▸ **WHAT IS ASKED**:
Return, unaltered, every line from the beginning of the material below up to and including the one with "const GROOVE_DEPTH = 0.8;".

··· DATA

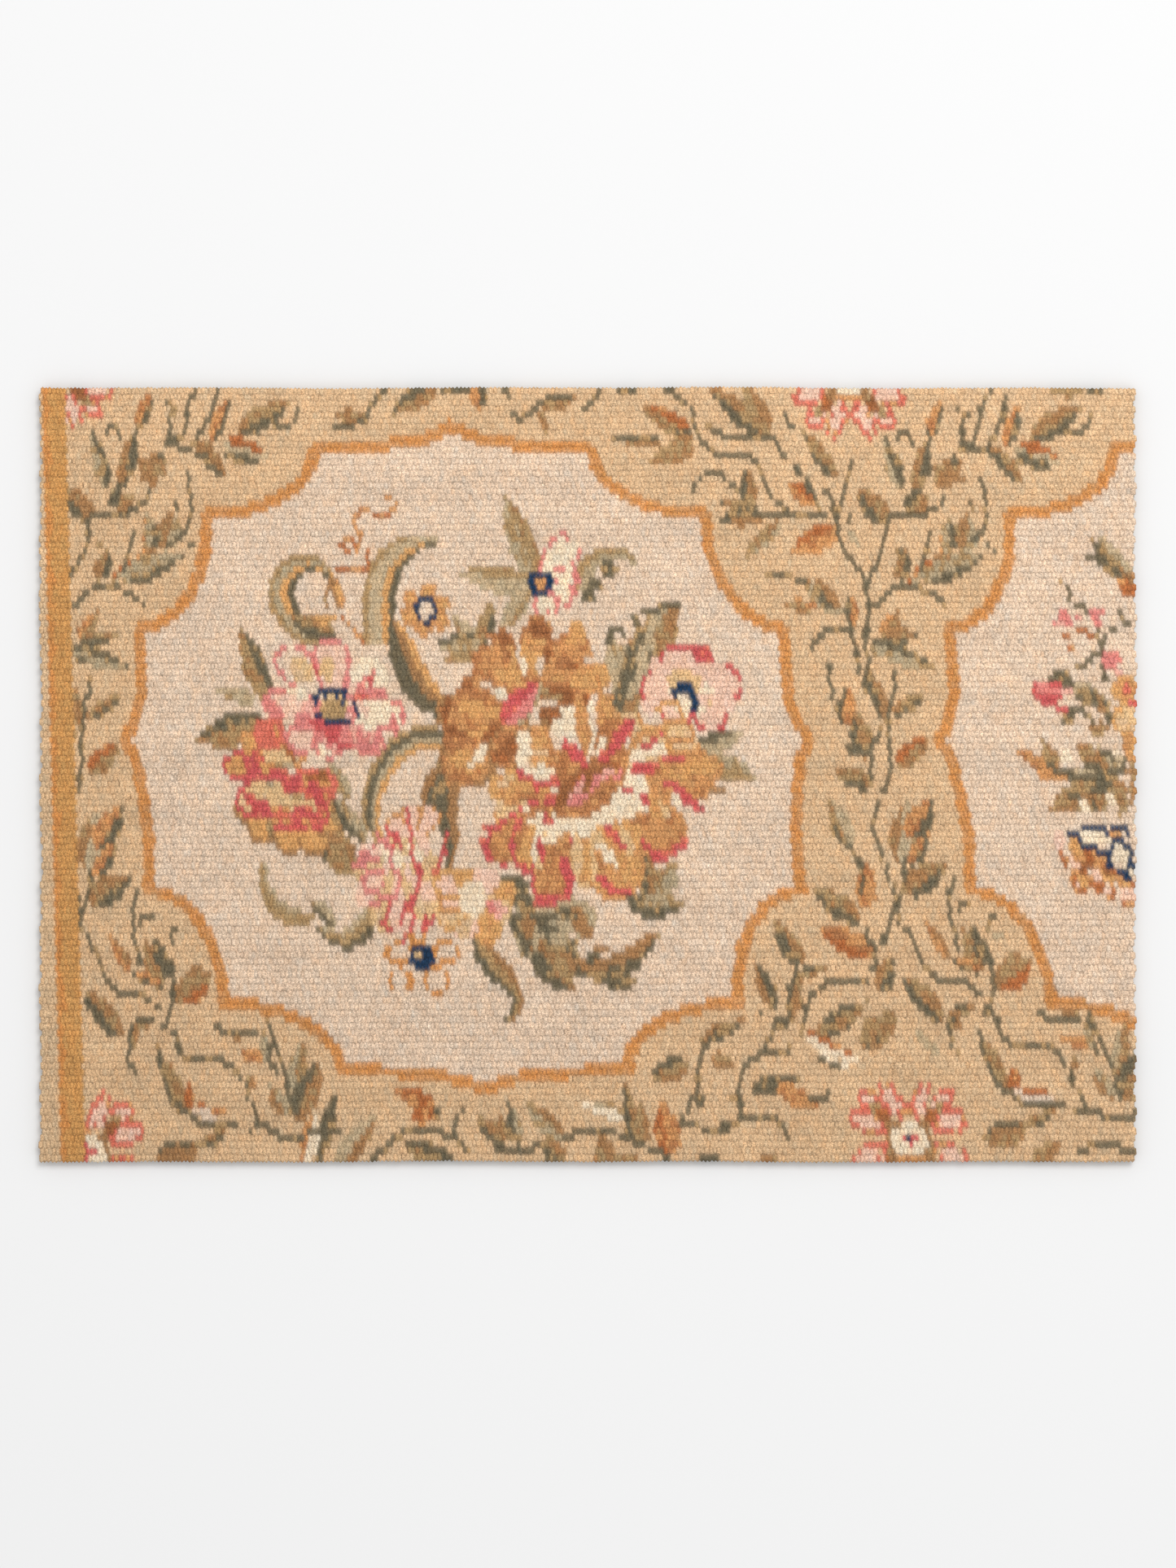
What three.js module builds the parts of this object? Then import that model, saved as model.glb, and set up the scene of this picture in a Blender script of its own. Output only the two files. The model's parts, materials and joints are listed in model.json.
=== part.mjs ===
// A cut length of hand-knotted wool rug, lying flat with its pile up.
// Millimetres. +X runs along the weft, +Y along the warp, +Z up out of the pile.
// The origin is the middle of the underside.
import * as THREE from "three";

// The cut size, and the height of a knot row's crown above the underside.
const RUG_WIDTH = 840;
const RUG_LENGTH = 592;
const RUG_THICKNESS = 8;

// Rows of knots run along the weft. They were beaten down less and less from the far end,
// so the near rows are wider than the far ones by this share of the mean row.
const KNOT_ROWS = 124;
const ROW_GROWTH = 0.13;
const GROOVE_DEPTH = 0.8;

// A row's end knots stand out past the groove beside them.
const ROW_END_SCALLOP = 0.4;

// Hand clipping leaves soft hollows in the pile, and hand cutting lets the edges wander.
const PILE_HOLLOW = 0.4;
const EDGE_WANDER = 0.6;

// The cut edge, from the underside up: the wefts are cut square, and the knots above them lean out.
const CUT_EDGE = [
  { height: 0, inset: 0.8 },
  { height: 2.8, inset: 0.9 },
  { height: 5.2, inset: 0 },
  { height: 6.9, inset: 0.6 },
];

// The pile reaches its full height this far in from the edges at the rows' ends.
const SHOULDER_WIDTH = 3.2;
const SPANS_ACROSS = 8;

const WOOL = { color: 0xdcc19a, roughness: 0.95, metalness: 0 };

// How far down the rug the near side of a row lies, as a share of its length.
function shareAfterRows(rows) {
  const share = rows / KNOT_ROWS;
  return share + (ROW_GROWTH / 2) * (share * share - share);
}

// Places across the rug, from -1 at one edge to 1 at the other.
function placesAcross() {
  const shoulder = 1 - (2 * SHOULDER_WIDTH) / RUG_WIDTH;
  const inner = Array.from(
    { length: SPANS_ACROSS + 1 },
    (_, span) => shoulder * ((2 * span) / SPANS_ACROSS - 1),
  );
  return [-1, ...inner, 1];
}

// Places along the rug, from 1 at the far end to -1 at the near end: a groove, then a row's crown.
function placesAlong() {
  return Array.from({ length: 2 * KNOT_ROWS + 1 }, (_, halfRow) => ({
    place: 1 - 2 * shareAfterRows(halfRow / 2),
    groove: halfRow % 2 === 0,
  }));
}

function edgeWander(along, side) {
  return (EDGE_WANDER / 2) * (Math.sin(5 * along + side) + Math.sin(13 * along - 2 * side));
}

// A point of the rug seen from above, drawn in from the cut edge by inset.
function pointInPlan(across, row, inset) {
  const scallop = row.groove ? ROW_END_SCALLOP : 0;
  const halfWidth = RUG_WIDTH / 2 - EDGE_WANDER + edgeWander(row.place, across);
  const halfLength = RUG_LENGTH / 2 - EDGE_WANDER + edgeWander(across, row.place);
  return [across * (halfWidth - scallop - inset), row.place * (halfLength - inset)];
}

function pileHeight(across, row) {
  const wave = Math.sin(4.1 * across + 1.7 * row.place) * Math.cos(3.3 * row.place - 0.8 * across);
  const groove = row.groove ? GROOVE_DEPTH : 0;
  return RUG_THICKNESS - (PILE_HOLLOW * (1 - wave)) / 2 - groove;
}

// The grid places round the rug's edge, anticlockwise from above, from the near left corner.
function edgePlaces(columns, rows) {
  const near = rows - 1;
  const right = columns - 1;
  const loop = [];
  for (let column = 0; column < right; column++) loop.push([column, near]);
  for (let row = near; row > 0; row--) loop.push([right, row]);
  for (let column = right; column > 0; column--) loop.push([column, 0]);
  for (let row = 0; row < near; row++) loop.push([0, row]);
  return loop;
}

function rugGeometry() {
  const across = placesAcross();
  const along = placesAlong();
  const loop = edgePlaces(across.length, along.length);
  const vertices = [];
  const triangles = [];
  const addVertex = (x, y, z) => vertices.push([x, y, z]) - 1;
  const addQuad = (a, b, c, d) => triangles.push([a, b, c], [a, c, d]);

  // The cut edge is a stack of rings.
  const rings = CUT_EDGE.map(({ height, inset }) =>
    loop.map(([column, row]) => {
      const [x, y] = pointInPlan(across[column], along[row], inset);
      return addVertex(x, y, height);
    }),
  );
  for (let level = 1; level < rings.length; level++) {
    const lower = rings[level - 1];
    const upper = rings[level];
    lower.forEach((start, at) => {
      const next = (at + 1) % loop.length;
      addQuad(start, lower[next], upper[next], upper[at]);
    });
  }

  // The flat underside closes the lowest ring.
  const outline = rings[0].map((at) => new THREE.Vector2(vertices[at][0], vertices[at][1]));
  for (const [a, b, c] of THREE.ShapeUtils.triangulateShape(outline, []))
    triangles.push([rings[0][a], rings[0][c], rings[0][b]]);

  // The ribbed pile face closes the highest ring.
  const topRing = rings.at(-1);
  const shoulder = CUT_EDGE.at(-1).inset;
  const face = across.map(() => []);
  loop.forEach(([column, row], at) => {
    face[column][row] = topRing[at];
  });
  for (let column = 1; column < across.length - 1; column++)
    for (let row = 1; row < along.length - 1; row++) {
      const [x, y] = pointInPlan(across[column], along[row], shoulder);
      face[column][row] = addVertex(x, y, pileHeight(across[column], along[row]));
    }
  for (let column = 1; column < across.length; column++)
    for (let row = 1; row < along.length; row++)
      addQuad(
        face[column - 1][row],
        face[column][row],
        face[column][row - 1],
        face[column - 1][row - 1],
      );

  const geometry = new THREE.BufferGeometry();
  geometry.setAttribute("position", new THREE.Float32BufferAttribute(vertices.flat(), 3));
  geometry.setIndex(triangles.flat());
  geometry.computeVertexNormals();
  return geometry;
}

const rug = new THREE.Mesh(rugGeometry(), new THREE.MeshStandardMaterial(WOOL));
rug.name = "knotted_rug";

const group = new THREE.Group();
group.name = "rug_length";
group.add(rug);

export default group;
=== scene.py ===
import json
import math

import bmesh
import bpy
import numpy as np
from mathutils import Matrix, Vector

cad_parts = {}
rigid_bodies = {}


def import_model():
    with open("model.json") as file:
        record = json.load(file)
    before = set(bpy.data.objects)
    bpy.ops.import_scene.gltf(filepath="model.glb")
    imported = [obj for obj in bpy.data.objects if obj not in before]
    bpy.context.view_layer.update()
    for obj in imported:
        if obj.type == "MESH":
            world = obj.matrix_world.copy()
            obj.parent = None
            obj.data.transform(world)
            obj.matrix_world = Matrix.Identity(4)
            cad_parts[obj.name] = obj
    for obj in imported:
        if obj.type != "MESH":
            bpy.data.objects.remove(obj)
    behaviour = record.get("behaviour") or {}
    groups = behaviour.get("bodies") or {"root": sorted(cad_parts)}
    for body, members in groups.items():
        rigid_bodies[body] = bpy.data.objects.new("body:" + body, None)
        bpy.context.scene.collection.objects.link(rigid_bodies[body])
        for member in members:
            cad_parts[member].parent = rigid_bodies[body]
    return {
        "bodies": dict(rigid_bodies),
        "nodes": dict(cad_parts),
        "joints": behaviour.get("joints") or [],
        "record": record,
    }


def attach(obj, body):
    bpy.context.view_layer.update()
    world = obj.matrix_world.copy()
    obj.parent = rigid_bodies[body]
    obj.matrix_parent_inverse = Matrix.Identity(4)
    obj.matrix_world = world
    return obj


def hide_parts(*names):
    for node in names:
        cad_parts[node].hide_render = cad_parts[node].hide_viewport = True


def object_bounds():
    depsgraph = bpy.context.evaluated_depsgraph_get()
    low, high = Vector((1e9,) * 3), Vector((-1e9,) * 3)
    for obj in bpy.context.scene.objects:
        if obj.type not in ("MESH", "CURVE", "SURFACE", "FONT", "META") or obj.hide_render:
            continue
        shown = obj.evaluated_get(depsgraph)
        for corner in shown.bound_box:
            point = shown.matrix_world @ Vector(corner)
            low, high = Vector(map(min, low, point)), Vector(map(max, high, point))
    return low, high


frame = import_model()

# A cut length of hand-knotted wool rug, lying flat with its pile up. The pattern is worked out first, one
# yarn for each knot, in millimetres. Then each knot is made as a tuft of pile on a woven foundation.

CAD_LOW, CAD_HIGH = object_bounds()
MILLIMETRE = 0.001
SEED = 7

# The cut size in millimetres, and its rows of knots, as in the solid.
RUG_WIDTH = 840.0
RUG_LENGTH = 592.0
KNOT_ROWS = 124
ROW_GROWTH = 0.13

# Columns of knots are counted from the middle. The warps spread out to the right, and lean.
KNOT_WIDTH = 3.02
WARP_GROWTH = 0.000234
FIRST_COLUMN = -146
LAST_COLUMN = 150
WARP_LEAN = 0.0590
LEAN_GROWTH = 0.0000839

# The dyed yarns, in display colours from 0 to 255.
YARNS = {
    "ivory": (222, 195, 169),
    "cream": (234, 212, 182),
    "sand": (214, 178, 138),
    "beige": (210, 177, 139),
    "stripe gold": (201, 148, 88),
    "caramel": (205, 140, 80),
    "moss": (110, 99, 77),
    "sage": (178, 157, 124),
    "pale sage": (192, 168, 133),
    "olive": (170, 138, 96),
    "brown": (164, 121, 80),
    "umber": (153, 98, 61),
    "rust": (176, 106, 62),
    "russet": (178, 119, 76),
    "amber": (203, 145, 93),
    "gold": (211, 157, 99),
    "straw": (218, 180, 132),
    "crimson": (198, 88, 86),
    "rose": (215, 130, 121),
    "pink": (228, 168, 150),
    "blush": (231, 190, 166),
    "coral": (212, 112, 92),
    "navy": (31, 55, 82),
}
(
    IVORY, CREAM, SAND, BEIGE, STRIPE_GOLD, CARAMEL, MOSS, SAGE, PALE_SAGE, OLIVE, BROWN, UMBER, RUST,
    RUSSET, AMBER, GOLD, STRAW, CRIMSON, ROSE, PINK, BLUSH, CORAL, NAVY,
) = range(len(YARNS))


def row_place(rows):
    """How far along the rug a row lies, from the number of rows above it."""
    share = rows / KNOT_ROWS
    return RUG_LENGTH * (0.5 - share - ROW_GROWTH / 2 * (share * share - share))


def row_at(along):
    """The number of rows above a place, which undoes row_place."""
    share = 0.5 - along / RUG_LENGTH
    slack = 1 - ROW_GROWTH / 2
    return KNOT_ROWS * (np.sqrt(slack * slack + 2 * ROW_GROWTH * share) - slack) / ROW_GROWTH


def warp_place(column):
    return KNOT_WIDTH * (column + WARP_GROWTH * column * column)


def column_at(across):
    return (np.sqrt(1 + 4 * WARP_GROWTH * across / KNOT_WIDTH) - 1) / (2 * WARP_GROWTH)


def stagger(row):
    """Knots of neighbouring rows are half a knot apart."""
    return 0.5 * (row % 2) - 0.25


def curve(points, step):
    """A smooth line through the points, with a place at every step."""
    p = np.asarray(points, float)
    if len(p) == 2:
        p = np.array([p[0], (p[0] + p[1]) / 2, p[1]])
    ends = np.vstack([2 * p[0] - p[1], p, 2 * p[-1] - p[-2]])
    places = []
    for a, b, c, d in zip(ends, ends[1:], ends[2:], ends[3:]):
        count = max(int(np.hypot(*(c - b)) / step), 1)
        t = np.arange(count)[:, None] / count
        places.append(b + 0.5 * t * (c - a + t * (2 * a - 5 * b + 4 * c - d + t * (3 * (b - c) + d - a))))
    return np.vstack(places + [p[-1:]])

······

▸ **THE ANSWER**:
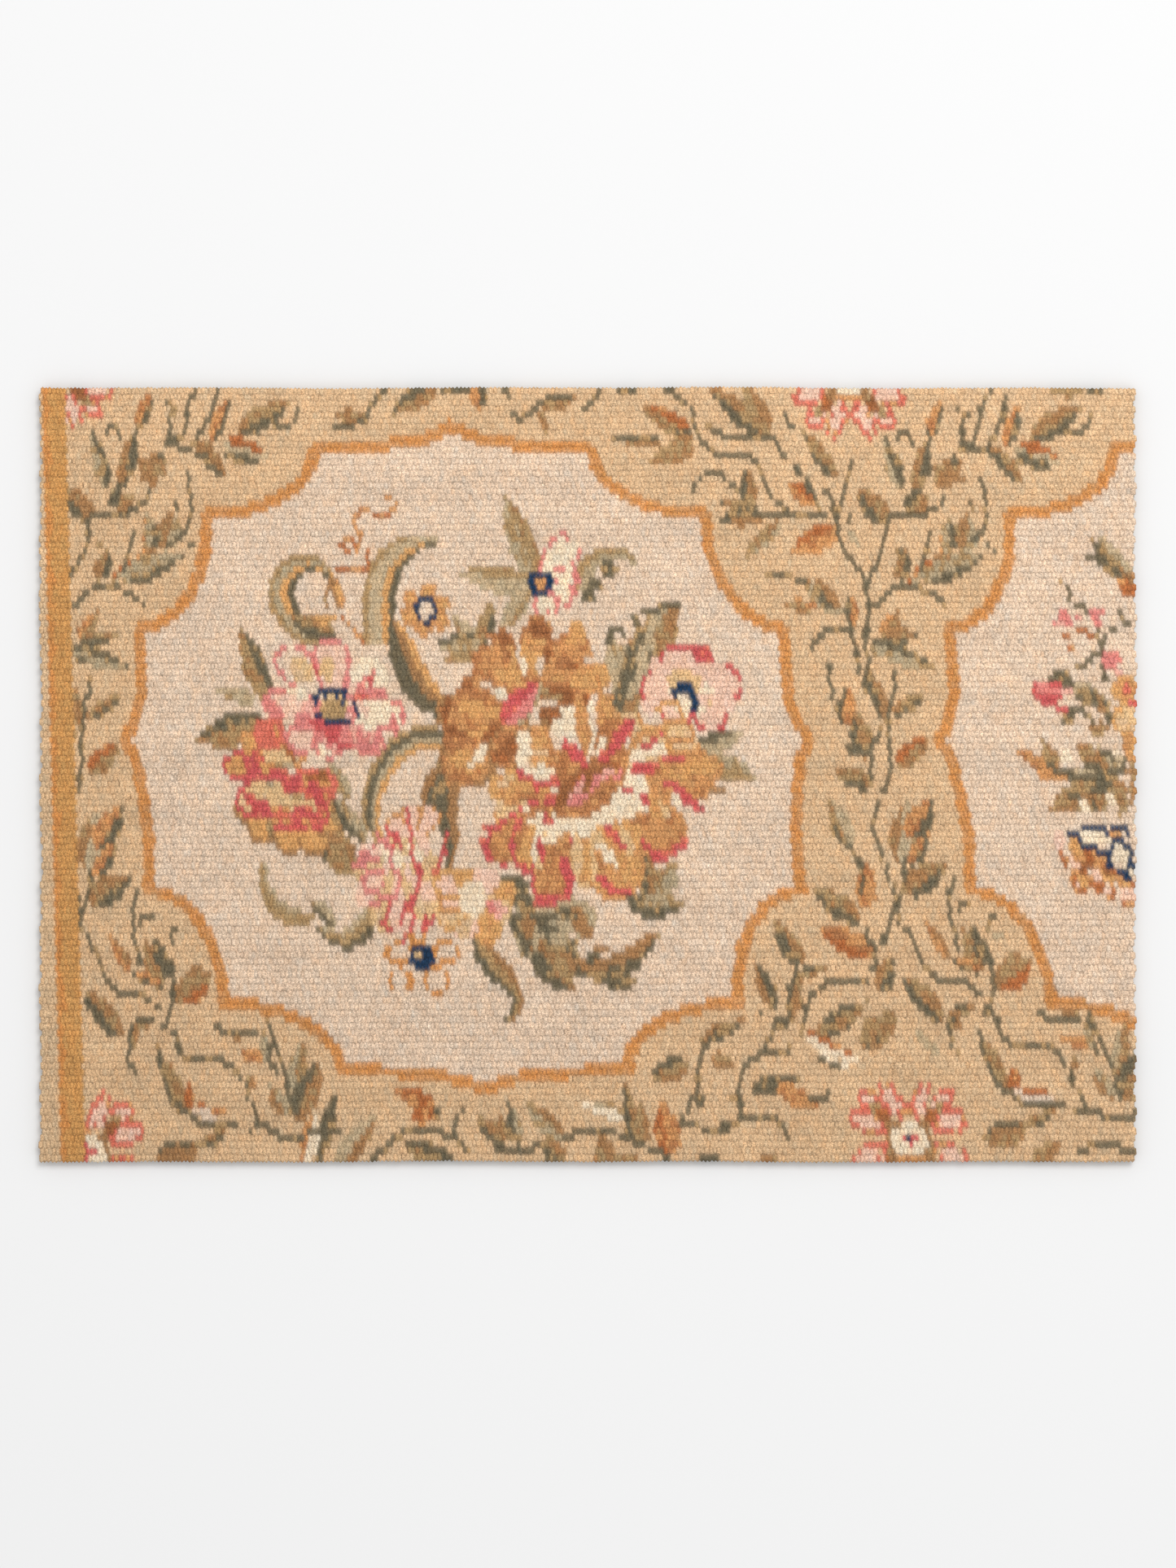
What three.js module builds the parts of this object? Then import that model, saved as model.glb, and set up the scene of this picture in a Blender script of its own. Output only the two files. The model's parts, materials and joints are listed in model.json.
=== part.mjs ===
// A cut length of hand-knotted wool rug, lying flat with its pile up.
// Millimetres. +X runs along the weft, +Y along the warp, +Z up out of the pile.
// The origin is the middle of the underside.
import * as THREE from "three";

// The cut size, and the height of a knot row's crown above the underside.
const RUG_WIDTH = 840;
const RUG_LENGTH = 592;
const RUG_THICKNESS = 8;

// Rows of knots run along the weft. They were beaten down less and less from the far end,
// so the near rows are wider than the far ones by this share of the mean row.
const KNOT_ROWS = 124;
const ROW_GROWTH = 0.13;
const GROOVE_DEPTH = 0.8;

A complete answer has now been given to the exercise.